Essentially, Google App Engine is not designed for doing long time processing. Any requests that are
longer than 30 seconds will be terminated automatically. But by scheduling corn jobs in Google App
Engine, web applications on the cloud host can still be used to process some light-weighted
computing tasks within 30 seconds.


          4.2.3 DATA SERVICE

Because cloud databases used in three vendors behave in some distributed manners, some relational
database logics do not fits new situations. The most significant one is that none of then supports SQL
join statements. Also, based on different theories used in these cloud databases, terminologies are
identically different when describing some relational database liked concepts.

Relation in the relational database is called kind in App Engine Datastore, or bucket in Amazon S3.
Attribute is named property in App Engine Datastore. While an entity in Google App Engine is used to
describe a tuple.

Microsoft provides two kinds of data services in the cloud, Windows Azure Storage and Microsoft
SQL Data Service, however none of them support transaction up till the report writing.

Windows Azure Storage is a REST-based, HTTP 1.1 only, dynamic cloud storage service. It contains
three storage services, Azure Blob Storage, Azure Table Storage and Azure Queue Storage, aiming for
binary data, structured data and communication between web roles and work roles respectively.

For Azure Blob Storage, the maximum allowed file size is 50 gigabytes. But a single file, which can be
uploaded to the storage at once, must be no larger than 64 megabytes. When the file excesses 64
megabytes, developers must trunk it into blocks, each in size of 4 megabytes, and 50 gigabytes in
total.

For Azure Table Storage, all properties put into one row must no larger than 1M in total, and the
maximum number of properties has to be within 255. Furthermore, every row of an entry must be
assigned a unique partition key under the account, and a unique row key under its partition.
Importantly, Azure Table Storage stores data in a distributed manner based on the partition key.

The primary role of Azure Queue Storage is to provide a way for web roles to communicate with
worker roles. Within Azure Queue Storage, every message put into queue cannot be larger than 8
kilobytes. But the number of messages is not limited.

Regardless of how data is stored, in Azure Blob Storage, Azure Table Storage or Azure Queue Storage,
all data held in Windows Azure Storage are replicated three times for fault tolerance. The cloud
database guarantees consistency, so the data read is expected.

Microsoft also provided another kind of cloud storage service, named SQL Data Service, supporting
SOAP and REST. But the protocol was later deprecated. Instead, Microsoft announced a new protocol,

                                                                                                    27
called Tabular Data Stream, would be release in the future. Since SQL Data Service is deprecated in
the middle of the evaluation, and development documents about Tabular Data Stream are still
incomplete, the evaluation of cloud database on Microsoft Azure Cloud mainly focuses on Azure
Data Storages.

Amazon has two kinds of data services too, Amazon SimpleDB for structured data and Amazon S3 for
binary data.

Amazon SimpleDB provides the core database functions of data indexing and querying.
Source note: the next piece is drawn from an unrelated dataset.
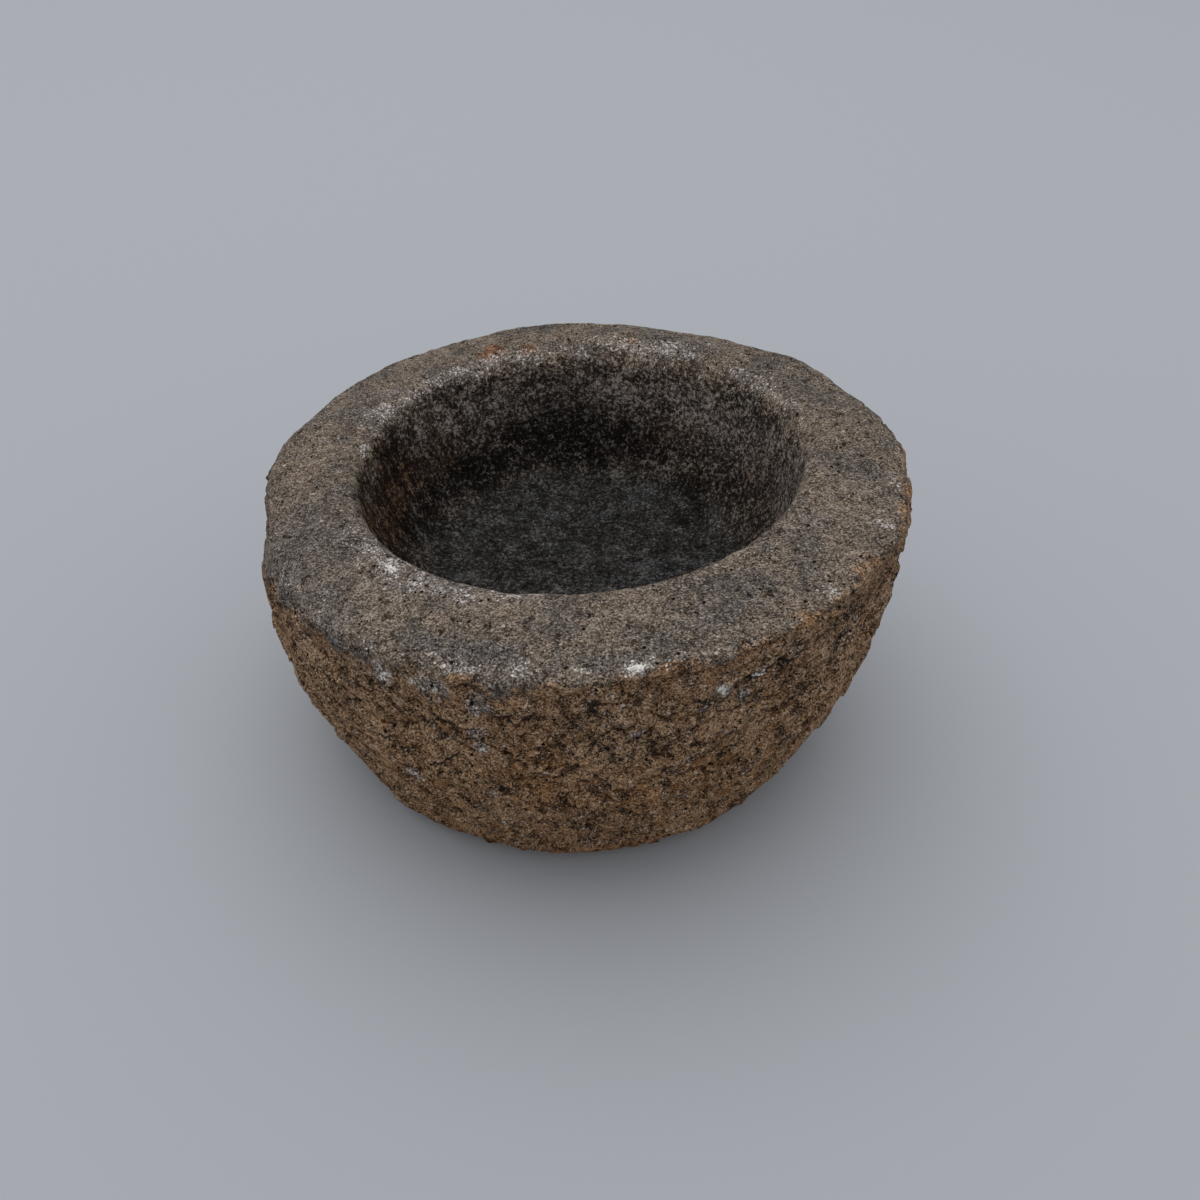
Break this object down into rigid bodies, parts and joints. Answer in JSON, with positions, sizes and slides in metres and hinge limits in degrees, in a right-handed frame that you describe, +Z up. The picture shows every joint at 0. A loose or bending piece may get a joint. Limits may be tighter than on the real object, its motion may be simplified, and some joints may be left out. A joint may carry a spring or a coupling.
{
  "type": "stone mortar",
  "caption": "Round, thick-walled stone mortar with a broad worn rim and a deep hollow for pounding and grinding food or grain.",
  "frame": {"origin": "under the middle of the bowl's bounding box, on the surface it stands on", "axes": "+Z up out of the hollow; +X towards the side where the rim is highest; -Y towards the side with the widest rim"},
  "size_m": [0.3362, 0.3332, 0.1738],
  "materials": {
    "lava_stone": "matte"
  },
  "bodies": {
    "root": {"mortar_bowl": "lava_stone"}
  },
  "joints": []
}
Comparing
with the traditional relational database, Amazon SimpleDB requires less administrative burden of
data modelling, index maintenance, and performance tuning. However, there are some limitations
on Amazon SimpleDB for users’ consideration. For instance, the attribute value is limited to 1024
bytes, and the number of attributes is limited to 255 in one table.

Amazon S3 claims to offer unlimited storage. With the simple module design, developers can write,
read and delete objects ranging from 1 byte to 5 gigabytes for one single data. However, before
creating an object into cloud, a bucket, which name should be global unique in the world, has to be
explicitly created.

Google App Engine packs its database functions in App Engine Datastore, another implementation of
Google BigTable, to index and store data. It equips with some unique features, supporting
transaction operation, building index automatically according to queries defined in web applications,
using reference property to operate cross kind query, implementing data models for kind inheritance
and dynamic increasing properties. But up to now, App Engine Datastore can only communicate
through the cloud hosting server via inner protocol.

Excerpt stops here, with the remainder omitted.